You know how things seem terrible even when they are actually good? If not maybe you are lucky (or in denial). Either way that pretty much describes my life for the past couple of months. I have been doing my best to get through the first 5 months of pregnancy and depending on who you ask you will most likely get a rating. I literally spent 2 months wandering around not eating, and hoping that Tristan and Talia would forget that I was being a crappy mom. On that note I realize how lucky I am. Even though I have been sicker than a dog (no not morning sickness, all day sickness where even water tastes like something I won't mention) I realize that I am blessed. So lets talk about blessings.

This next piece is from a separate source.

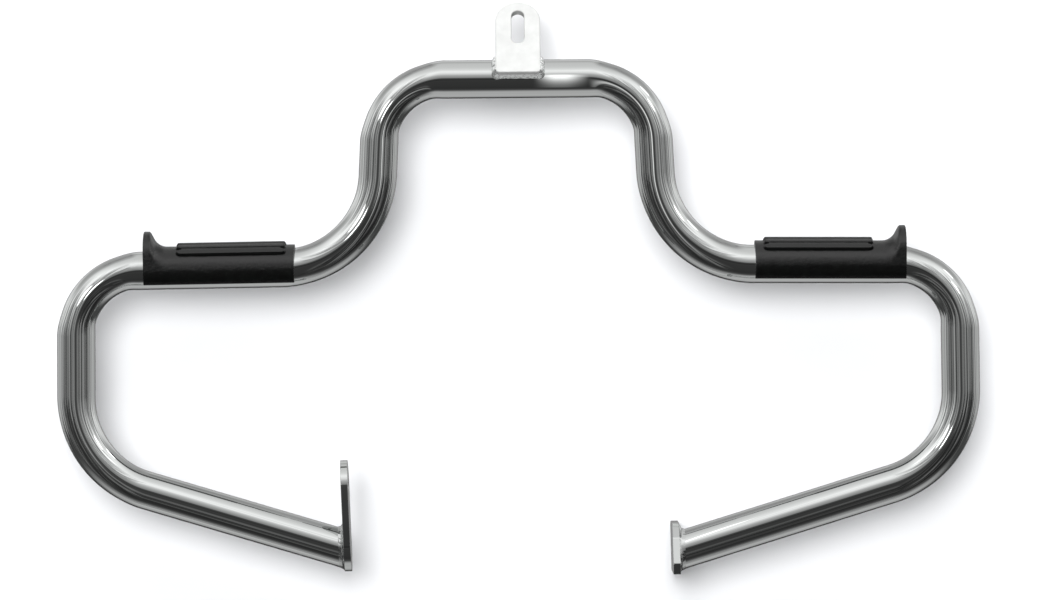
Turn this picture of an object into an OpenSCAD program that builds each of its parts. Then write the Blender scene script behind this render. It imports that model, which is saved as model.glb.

First people who are kind even when I am crazy: Friends and Family you know who you are. Were talking people bringing food, mopping my floors, taking my children so I can sleep, being super nice when I complain too much or am a bit too blunt because I am having a hard time concentrating and so on. Second my children: Tristan and Talia have made me laugh so many times these past few months. Tristan loves to wear hats and wander around the house pretending he is going somewhere. We are talking hats like Talia's newborn cap that barely covers his noggin and makes him look like a Jewish man. He always blows me a kiss, waves and says "Bye". Talia on the other hand (seriously God new I needed comic relief when he sent me her) plays the most outrageous games. Lately, she has been pretending to be a mermaid and will lay on the ground with her ankles crossed because "Ursula" stole her voice and her legs. She flops about trying to move from place to place and even gets tied up in seaweed that I have to untangle her from.
Now there are many other blessings but I don't need to go on for hours, although Jacob is getting really good at ignoring my continued disgust with doing dishes and just unloads and reloads the dishwasher. Basically, we should all reassess and remember that there is always a silver lining and even if nausea rules ones life being unable to eat milk products means I may not gain 60 pounds during this pregnancy. Wouldn't that be awesome?
Side Note: I stole my title from a line in a Friends episode but I think it really eclipses my point.